» What the task requires: Quote every line as given.

» Given data:
++++++++

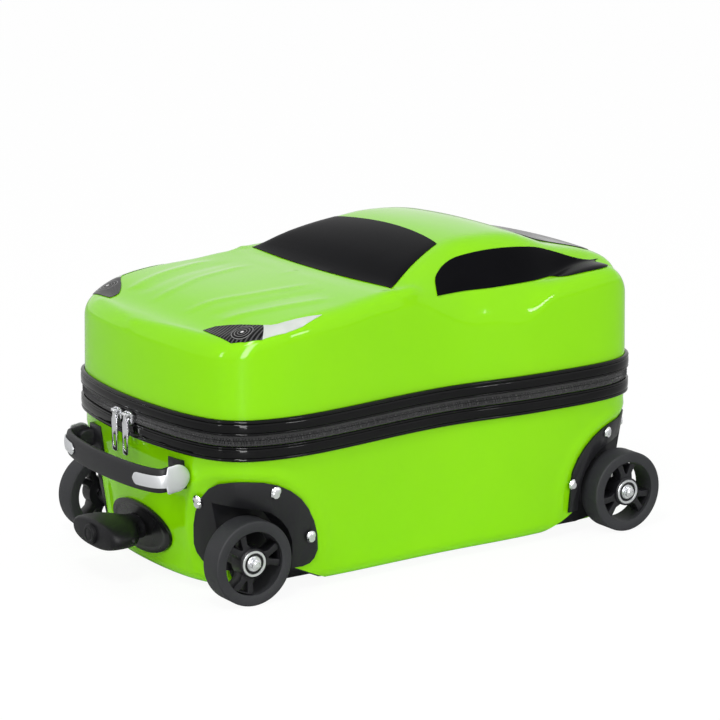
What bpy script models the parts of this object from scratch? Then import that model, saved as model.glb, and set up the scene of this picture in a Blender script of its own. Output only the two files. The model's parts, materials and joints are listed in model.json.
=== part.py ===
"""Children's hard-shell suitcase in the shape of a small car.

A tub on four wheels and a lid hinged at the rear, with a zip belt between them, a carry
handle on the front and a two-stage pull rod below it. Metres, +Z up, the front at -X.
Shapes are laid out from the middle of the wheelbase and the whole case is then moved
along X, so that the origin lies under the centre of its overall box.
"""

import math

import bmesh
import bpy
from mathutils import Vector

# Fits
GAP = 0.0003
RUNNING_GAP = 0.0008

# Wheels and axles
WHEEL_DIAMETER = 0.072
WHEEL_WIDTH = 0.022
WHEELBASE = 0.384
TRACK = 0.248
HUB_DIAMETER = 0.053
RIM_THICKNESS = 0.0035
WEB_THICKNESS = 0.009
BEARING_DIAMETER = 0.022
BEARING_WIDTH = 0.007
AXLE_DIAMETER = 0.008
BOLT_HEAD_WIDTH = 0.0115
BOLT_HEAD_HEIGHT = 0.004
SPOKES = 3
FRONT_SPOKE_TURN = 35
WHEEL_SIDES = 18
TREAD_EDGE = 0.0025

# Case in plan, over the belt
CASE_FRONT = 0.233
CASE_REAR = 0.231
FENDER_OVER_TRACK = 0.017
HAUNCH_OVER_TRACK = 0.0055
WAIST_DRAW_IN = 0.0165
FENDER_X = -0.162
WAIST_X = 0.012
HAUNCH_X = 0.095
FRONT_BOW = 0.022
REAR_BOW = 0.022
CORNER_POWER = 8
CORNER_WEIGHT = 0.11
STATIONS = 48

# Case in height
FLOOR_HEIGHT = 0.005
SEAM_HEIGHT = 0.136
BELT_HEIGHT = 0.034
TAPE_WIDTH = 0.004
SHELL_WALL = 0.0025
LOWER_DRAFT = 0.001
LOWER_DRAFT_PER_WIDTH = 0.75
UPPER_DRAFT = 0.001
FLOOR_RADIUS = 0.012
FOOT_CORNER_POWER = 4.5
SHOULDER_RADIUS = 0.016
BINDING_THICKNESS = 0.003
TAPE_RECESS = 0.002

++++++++

» Problem solution:
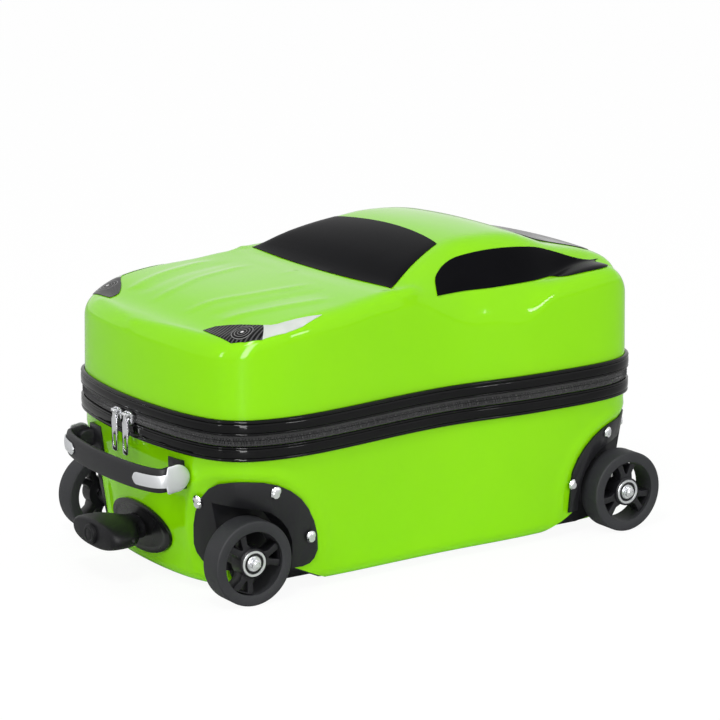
What bpy script models the parts of this object from scratch? Then import that model, saved as model.glb, and set up the scene of this picture in a Blender script of its own. Output only the two files. The model's parts, materials and joints are listed in model.json.
=== part.py ===
"""Children's hard-shell suitcase in the shape of a small car.

A tub on four wheels and a lid hinged at the rear, with a zip belt between them, a carry
handle on the front and a two-stage pull rod below it. Metres, +Z up, the front at -X.
Shapes are laid out from the middle of the wheelbase and the whole case is then moved
along X, so that the origin lies under the centre of its overall box.
"""

import math

import bmesh
import bpy
from mathutils import Vector

# Fits
GAP = 0.0003
RUNNING_GAP = 0.0008

# Wheels and axles
WHEEL_DIAMETER = 0.072
WHEEL_WIDTH = 0.022
WHEELBASE = 0.384
TRACK = 0.248
HUB_DIAMETER = 0.053
RIM_THICKNESS = 0.0035
WEB_THICKNESS = 0.009
BEARING_DIAMETER = 0.022
BEARING_WIDTH = 0.007
AXLE_DIAMETER = 0.008
BOLT_HEAD_WIDTH = 0.0115
BOLT_HEAD_HEIGHT = 0.004
SPOKES = 3
FRONT_SPOKE_TURN = 35
WHEEL_SIDES = 18
TREAD_EDGE = 0.0025

# Case in plan, over the belt
CASE_FRONT = 0.233
CASE_REAR = 0.231
FENDER_OVER_TRACK = 0.017
HAUNCH_OVER_TRACK = 0.0055
WAIST_DRAW_IN = 0.0165
FENDER_X = -0.162
WAIST_X = 0.012
HAUNCH_X = 0.095
FRONT_BOW = 0.022
REAR_BOW = 0.022
CORNER_POWER = 8
CORNER_WEIGHT = 0.11
STATIONS = 48

# Case in height
FLOOR_HEIGHT = 0.005
SEAM_HEIGHT = 0.136
BELT_HEIGHT = 0.034
TAPE_WIDTH = 0.004
SHELL_WALL = 0.0025
LOWER_DRAFT = 0.001
LOWER_DRAFT_PER_WIDTH = 0.75
UPPER_DRAFT = 0.001
FLOOR_RADIUS = 0.012
FOOT_CORNER_POWER = 4.5
SHOULDER_RADIUS = 0.016
BINDING_THICKNESS = 0.003
TAPE_RECESS = 0.002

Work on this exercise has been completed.